▶ TASK TO COMPLETE: Starting from the line that contains "level, rods[place], panel_frame)", copy every line exactly until the line that contains "cad_parts[node].hide_render = cad_parts[node].hide_viewport", which is also included.

▶ PROVIDED DATA:
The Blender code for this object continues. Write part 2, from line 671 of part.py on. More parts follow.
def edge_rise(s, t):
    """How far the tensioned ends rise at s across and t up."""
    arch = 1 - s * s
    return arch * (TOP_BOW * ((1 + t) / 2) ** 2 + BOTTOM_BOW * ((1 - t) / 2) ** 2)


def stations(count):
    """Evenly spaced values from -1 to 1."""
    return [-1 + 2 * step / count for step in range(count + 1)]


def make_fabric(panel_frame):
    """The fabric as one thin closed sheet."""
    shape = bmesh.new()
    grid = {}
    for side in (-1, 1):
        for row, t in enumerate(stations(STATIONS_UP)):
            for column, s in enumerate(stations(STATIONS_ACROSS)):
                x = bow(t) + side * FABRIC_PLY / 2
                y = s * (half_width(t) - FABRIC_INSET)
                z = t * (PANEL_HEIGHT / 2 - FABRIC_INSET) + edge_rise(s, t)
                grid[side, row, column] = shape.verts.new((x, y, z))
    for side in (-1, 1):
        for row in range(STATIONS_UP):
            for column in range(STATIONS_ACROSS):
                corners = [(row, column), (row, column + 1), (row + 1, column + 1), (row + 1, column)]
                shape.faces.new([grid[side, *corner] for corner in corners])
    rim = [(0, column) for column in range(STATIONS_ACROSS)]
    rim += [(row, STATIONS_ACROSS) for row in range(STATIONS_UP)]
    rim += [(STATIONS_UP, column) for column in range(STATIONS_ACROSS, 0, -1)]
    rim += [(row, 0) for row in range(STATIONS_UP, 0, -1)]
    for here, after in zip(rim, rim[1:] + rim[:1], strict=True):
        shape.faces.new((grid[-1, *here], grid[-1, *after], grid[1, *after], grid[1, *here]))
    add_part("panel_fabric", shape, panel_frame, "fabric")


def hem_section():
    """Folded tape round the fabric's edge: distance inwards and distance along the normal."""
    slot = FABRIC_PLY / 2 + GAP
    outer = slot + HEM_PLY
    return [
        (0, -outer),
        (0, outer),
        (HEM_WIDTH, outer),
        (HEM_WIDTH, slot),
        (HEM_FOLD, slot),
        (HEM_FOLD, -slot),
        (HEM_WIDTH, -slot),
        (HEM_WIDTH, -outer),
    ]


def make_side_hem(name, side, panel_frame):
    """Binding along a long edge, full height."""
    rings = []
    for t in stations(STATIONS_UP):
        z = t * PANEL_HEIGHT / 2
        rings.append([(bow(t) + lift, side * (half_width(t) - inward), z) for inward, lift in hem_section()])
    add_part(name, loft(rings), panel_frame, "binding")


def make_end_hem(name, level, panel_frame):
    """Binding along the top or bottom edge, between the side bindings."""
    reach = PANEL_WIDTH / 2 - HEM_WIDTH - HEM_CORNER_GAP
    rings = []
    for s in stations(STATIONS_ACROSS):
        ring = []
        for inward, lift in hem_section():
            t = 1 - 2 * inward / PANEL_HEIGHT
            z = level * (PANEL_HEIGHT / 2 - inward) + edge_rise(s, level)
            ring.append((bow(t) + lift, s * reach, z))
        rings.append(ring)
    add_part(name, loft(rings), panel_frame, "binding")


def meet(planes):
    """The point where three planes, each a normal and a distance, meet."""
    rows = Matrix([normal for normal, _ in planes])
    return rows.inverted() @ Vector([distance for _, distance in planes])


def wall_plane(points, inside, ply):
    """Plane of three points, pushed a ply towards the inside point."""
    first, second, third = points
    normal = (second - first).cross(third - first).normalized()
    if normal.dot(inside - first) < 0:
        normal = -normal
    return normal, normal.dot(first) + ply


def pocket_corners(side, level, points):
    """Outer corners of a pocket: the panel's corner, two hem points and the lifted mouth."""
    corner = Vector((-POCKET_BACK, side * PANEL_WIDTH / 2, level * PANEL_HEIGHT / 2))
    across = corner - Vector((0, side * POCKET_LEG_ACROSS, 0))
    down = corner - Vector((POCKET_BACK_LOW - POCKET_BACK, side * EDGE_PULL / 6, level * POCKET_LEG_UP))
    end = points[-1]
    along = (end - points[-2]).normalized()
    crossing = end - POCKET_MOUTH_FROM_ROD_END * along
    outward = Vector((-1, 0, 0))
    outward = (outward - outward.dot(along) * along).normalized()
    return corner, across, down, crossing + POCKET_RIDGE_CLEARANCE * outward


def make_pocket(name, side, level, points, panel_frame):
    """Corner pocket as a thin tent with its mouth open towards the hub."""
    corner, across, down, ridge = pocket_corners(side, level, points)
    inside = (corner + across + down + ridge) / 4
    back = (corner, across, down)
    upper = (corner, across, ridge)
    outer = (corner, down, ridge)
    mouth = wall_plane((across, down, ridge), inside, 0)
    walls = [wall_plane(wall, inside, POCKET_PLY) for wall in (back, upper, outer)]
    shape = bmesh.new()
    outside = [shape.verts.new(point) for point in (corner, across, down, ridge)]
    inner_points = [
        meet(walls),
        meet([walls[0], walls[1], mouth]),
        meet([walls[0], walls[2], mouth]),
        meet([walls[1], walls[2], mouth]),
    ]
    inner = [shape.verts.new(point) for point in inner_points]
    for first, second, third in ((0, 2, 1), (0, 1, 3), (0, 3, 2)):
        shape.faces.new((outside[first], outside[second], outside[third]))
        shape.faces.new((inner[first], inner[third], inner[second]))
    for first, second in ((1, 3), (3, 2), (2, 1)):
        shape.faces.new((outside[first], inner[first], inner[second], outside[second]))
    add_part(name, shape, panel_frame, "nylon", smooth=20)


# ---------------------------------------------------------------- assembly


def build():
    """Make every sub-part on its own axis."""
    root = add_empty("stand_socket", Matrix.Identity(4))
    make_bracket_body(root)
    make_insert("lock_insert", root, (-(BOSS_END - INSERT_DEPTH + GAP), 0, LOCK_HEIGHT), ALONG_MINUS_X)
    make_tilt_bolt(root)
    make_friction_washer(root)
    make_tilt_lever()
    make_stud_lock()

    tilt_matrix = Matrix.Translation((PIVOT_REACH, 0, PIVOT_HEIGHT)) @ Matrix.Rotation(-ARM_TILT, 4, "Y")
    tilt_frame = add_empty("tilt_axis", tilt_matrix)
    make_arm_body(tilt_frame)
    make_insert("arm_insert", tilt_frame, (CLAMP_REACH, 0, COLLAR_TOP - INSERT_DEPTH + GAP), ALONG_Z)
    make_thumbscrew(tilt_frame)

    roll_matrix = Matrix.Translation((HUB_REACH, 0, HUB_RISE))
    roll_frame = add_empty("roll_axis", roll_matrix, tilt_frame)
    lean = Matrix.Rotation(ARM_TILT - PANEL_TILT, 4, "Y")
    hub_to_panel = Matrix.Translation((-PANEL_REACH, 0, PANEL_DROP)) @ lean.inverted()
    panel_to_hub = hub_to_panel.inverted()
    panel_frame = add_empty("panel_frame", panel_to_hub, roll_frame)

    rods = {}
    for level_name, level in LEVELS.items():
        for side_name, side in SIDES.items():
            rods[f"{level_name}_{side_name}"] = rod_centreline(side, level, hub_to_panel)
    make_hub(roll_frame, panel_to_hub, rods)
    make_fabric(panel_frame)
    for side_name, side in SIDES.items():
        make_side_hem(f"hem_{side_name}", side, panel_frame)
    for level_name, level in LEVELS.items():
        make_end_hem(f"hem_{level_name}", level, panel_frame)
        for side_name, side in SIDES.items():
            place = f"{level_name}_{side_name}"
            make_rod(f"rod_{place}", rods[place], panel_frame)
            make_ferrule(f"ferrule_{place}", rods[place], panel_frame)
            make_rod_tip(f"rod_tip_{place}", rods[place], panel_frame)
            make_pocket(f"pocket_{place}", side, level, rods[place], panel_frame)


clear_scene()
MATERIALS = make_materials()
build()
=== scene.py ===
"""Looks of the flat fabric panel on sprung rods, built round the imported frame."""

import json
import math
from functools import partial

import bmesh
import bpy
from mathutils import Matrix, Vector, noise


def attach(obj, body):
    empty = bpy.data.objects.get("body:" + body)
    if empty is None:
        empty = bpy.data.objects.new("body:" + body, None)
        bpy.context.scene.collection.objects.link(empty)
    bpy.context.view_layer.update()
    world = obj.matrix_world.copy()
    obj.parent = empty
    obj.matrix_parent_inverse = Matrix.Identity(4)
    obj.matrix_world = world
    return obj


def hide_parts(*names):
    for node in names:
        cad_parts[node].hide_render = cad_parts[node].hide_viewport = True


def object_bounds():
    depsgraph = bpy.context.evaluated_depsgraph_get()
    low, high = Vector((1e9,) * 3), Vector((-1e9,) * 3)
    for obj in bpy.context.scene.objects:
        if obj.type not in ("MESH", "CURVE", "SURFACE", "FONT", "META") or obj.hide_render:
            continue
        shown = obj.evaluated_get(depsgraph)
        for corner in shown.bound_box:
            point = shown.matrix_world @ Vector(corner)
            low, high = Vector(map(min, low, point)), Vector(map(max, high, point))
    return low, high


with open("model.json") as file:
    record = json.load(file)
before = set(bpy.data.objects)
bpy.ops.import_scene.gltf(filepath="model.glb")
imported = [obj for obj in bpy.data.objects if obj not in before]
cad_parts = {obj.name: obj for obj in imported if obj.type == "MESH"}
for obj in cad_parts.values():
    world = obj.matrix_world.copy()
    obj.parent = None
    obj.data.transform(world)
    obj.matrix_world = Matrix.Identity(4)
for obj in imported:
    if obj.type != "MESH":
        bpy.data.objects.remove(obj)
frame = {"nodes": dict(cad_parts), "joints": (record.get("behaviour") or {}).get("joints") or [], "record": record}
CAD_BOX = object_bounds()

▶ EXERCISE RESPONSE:
            make_pocket(f"pocket_{place}", side, level, rods[place], panel_frame)


clear_scene()
MATERIALS = make_materials()
build()
=== scene.py ===
"""Looks of the flat fabric panel on sprung rods, built round the imported frame."""

import json
import math
from functools import partial

import bmesh
import bpy
from mathutils import Matrix, Vector, noise


def attach(obj, body):
    empty = bpy.data.objects.get("body:" + body)
    if empty is None:
        empty = bpy.data.objects.new("body:" + body, None)
        bpy.context.scene.collection.objects.link(empty)
    bpy.context.view_layer.update()
    world = obj.matrix_world.copy()
    obj.parent = empty
    obj.matrix_parent_inverse = Matrix.Identity(4)
    obj.matrix_world = world
    return obj


def hide_parts(*names):
    for node in names:
        cad_parts[node].hide_render = cad_parts[node].hide_viewport = True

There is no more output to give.